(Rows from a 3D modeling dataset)
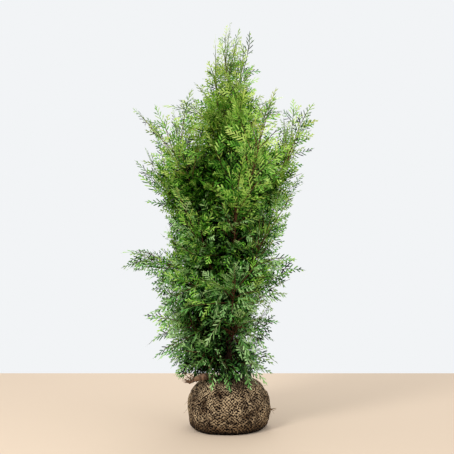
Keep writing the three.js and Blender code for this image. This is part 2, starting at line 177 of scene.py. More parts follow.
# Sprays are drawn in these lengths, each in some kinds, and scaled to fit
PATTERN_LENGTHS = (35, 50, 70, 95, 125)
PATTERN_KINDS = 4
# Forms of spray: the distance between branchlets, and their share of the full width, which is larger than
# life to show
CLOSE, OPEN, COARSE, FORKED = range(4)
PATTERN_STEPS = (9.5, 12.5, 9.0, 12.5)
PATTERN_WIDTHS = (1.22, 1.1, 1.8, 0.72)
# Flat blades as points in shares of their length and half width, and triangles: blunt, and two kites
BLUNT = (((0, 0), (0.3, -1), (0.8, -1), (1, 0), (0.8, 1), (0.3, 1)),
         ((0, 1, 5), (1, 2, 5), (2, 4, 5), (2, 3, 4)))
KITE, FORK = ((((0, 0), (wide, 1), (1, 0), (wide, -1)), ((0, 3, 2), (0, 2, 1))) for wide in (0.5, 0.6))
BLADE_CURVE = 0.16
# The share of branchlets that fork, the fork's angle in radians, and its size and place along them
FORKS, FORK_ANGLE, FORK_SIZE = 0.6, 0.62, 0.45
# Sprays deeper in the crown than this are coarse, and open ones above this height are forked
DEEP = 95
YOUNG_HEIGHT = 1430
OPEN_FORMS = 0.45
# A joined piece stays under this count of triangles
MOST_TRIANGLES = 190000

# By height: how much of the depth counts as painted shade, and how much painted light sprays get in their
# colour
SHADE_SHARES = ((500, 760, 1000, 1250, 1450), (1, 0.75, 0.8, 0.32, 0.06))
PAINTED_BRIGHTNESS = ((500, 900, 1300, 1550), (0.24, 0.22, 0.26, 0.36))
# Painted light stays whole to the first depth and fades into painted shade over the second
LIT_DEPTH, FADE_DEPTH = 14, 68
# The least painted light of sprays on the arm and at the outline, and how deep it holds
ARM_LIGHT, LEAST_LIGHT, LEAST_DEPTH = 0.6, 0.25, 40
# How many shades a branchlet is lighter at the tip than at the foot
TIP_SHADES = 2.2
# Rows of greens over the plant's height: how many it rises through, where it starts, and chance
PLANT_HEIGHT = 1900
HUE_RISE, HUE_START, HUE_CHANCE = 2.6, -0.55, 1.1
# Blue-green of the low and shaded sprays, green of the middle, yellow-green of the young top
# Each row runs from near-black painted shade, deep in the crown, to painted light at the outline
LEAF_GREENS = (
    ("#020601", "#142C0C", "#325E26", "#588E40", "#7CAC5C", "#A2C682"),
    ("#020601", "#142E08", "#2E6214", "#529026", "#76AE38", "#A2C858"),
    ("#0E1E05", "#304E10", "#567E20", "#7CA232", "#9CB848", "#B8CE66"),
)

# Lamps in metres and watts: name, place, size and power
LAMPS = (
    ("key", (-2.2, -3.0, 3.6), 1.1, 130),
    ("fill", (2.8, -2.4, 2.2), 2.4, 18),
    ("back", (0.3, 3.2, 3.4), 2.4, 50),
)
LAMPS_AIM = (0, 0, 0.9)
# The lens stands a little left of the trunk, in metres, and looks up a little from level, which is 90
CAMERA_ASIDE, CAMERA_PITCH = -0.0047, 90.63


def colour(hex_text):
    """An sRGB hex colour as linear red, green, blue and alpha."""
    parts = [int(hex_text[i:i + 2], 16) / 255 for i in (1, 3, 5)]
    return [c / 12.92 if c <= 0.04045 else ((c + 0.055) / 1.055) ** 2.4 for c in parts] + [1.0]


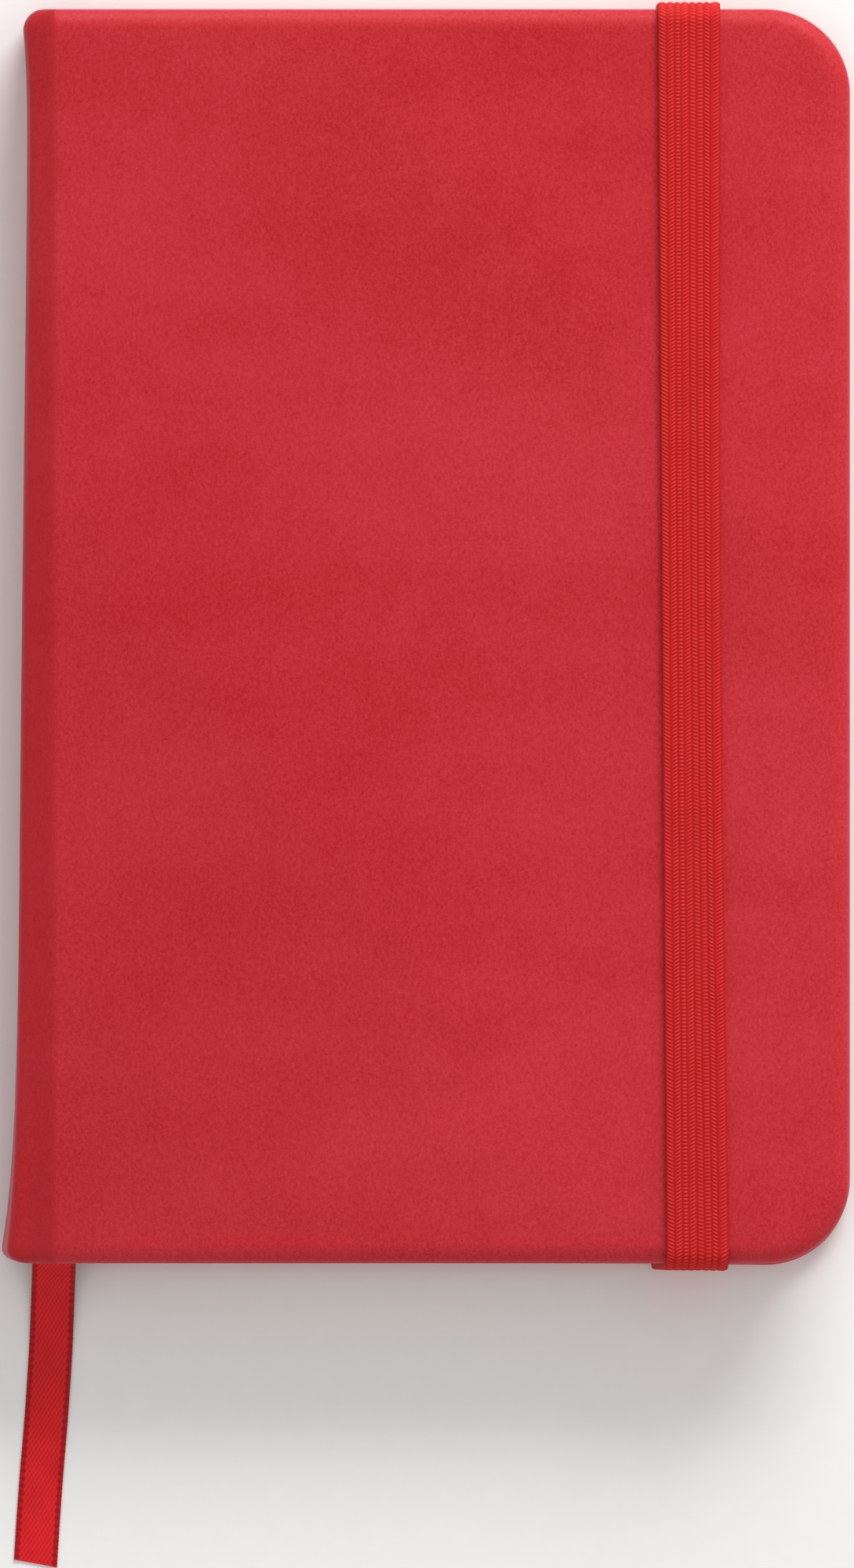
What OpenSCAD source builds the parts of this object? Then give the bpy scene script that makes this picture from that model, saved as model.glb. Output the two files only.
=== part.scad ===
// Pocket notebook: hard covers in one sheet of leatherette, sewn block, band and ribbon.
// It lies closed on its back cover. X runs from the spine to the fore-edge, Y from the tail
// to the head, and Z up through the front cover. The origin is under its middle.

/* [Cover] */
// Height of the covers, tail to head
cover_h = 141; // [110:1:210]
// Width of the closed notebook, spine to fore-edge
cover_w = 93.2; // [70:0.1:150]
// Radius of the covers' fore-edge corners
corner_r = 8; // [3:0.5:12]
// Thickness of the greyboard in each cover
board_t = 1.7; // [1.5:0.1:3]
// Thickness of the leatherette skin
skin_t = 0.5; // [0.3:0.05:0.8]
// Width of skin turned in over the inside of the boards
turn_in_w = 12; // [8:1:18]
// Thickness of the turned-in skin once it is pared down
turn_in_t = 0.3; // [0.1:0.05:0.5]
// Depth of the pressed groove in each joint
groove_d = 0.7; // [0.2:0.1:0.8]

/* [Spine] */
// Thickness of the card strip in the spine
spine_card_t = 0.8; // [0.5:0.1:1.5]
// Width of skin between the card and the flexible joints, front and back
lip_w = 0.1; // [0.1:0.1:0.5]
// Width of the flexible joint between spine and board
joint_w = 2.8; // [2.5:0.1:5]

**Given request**
Reproduce the listing in full. Keep it exactly as written.

**The result**
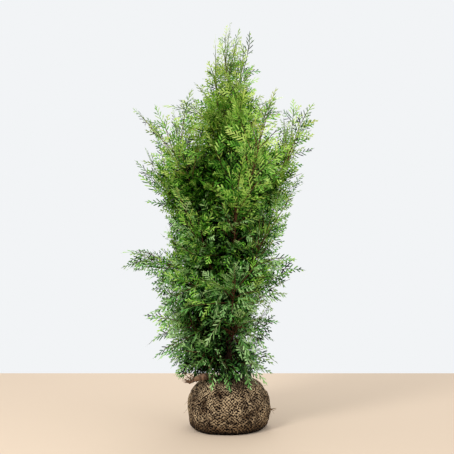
Keep writing the three.js and Blender code for this image. This is part 2, starting at line 177 of scene.py. More parts follow.
# Sprays are drawn in these lengths, each in some kinds, and scaled to fit
PATTERN_LENGTHS = (35, 50, 70, 95, 125)
PATTERN_KINDS = 4
# Forms of spray: the distance between branchlets, and their share of the full width, which is larger than
# life to show
CLOSE, OPEN, COARSE, FORKED = range(4)
PATTERN_STEPS = (9.5, 12.5, 9.0, 12.5)
PATTERN_WIDTHS = (1.22, 1.1, 1.8, 0.72)
# Flat blades as points in shares of their length and half width, and triangles: blunt, and two kites
BLUNT = (((0, 0), (0.3, -1), (0.8, -1), (1, 0), (0.8, 1), (0.3, 1)),
         ((0, 1, 5), (1, 2, 5), (2, 4, 5), (2, 3, 4)))
KITE, FORK = ((((0, 0), (wide, 1), (1, 0), (wide, -1)), ((0, 3, 2), (0, 2, 1))) for wide in (0.5, 0.6))
BLADE_CURVE = 0.16
# The share of branchlets that fork, the fork's angle in radians, and its size and place along them
FORKS, FORK_ANGLE, FORK_SIZE = 0.6, 0.62, 0.45
# Sprays deeper in the crown than this are coarse, and open ones above this height are forked
DEEP = 95
YOUNG_HEIGHT = 1430
OPEN_FORMS = 0.45
# A joined piece stays under this count of triangles
MOST_TRIANGLES = 190000

# By height: how much of the depth counts as painted shade, and how much painted light sprays get in their
# colour
SHADE_SHARES = ((500, 760, 1000, 1250, 1450), (1, 0.75, 0.8, 0.32, 0.06))
PAINTED_BRIGHTNESS = ((500, 900, 1300, 1550), (0.24, 0.22, 0.26, 0.36))
# Painted light stays whole to the first depth and fades into painted shade over the second
LIT_DEPTH, FADE_DEPTH = 14, 68
# The least painted light of sprays on the arm and at the outline, and how deep it holds
ARM_LIGHT, LEAST_LIGHT, LEAST_DEPTH = 0.6, 0.25, 40
# How many shades a branchlet is lighter at the tip than at the foot
TIP_SHADES = 2.2
# Rows of greens over the plant's height: how many it rises through, where it starts, and chance
PLANT_HEIGHT = 1900
HUE_RISE, HUE_START, HUE_CHANCE = 2.6, -0.55, 1.1
# Blue-green of the low and shaded sprays, green of the middle, yellow-green of the young top
# Each row runs from near-black painted shade, deep in the crown, to painted light at the outline
LEAF_GREENS = (
    ("#020601", "#142C0C", "#325E26", "#588E40", "#7CAC5C", "#A2C682"),
    ("#020601", "#142E08", "#2E6214", "#529026", "#76AE38", "#A2C858"),
    ("#0E1E05", "#304E10", "#567E20", "#7CA232", "#9CB848", "#B8CE66"),
)

# Lamps in metres and watts: name, place, size and power
LAMPS = (
    ("key", (-2.2, -3.0, 3.6), 1.1, 130),
    ("fill", (2.8, -2.4, 2.2), 2.4, 18),
    ("back", (0.3, 3.2, 3.4), 2.4, 50),
)
LAMPS_AIM = (0, 0, 0.9)
# The lens stands a little left of the trunk, in metres, and looks up a little from level, which is 90
CAMERA_ASIDE, CAMERA_PITCH = -0.0047, 90.63


def colour(hex_text):
    """An sRGB hex colour as linear red, green, blue and alpha."""
    parts = [int(hex_text[i:i + 2], 16) / 255 for i in (1, 3, 5)]
    return [c / 12.92 if c <= 0.04045 else ((c + 0.055) / 1.055) ** 2.4 for c in parts] + [1.0]


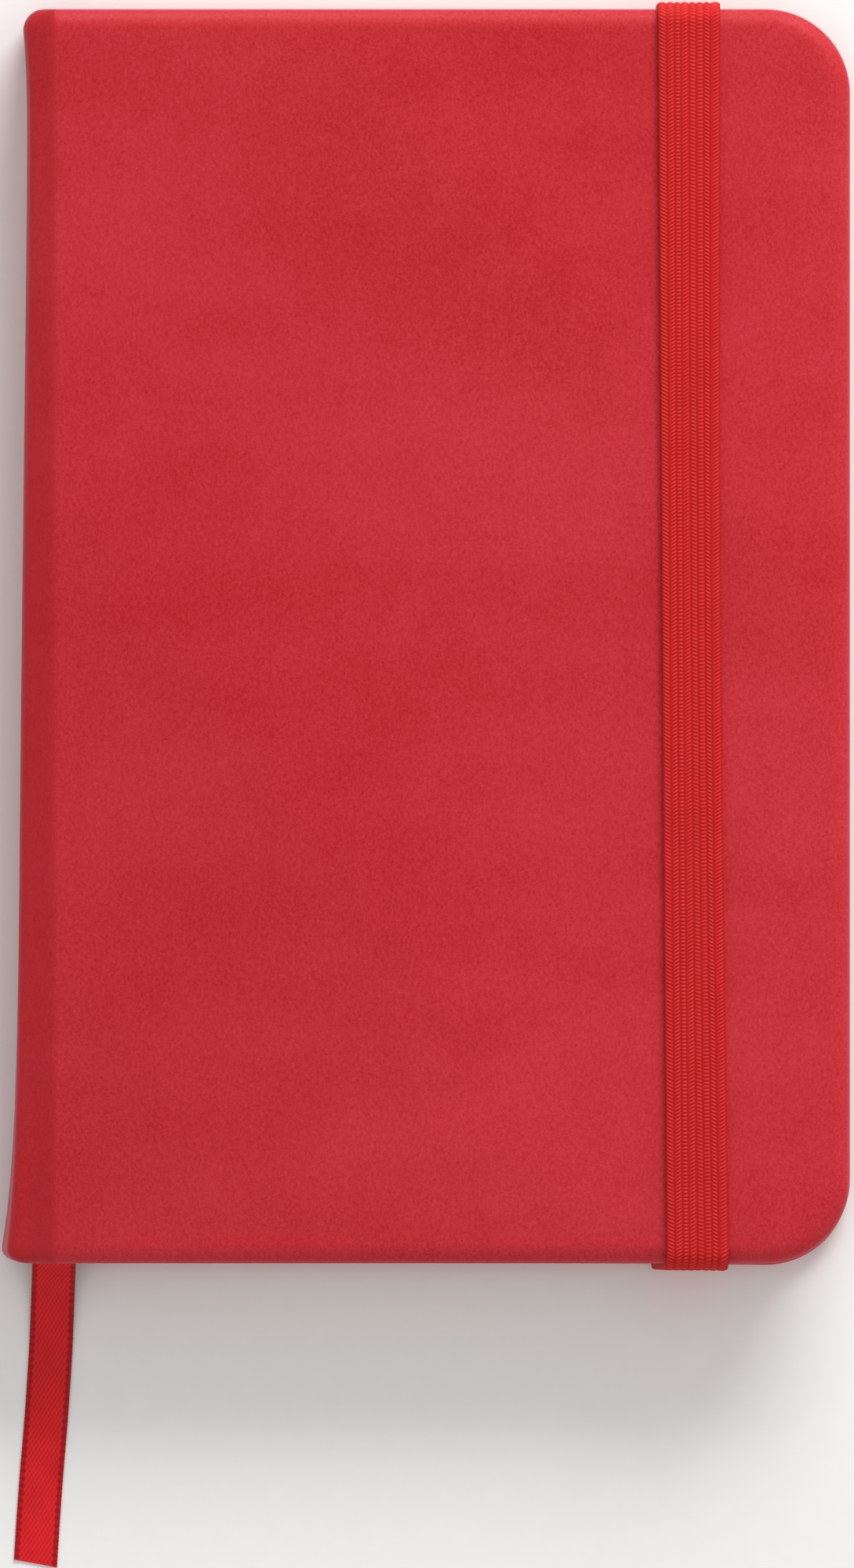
What OpenSCAD source builds the parts of this object? Then give the bpy scene script that makes this picture from that model, saved as model.glb. Output the two files only.
=== part.scad ===
// Pocket notebook: hard covers in one sheet of leatherette, sewn block, band and ribbon.
// It lies closed on its back cover. X runs from the spine to the fore-edge, Y from the tail
// to the head, and Z up through the front cover. The origin is under its middle.

/* [Cover] */
// Height of the covers, tail to head
cover_h = 141; // [110:1:210]
// Width of the closed notebook, spine to fore-edge
cover_w = 93.2; // [70:0.1:150]
// Radius of the covers' fore-edge corners
corner_r = 8; // [3:0.5:12]
// Thickness of the greyboard in each cover
board_t = 1.7; // [1.5:0.1:3]
// Thickness of the leatherette skin
skin_t = 0.5; // [0.3:0.05:0.8]
// Width of skin turned in over the inside of the boards
turn_in_w = 12; // [8:1:18]
// Thickness of the turned-in skin once it is pared down
turn_in_t = 0.3; // [0.1:0.05:0.5]
// Depth of the pressed groove in each joint
groove_d = 0.7; // [0.2:0.1:0.8]

/* [Spine] */
// Thickness of the card strip in the spine
spine_card_t = 0.8; // [0.5:0.1:1.5]
// Width of skin between the card and the flexible joints, front and back
lip_w = 0.1; // [0.1:0.1:0.5]
// Width of the flexible joint between spine and board
joint_w = 2.8; // [2.5:0.1:5]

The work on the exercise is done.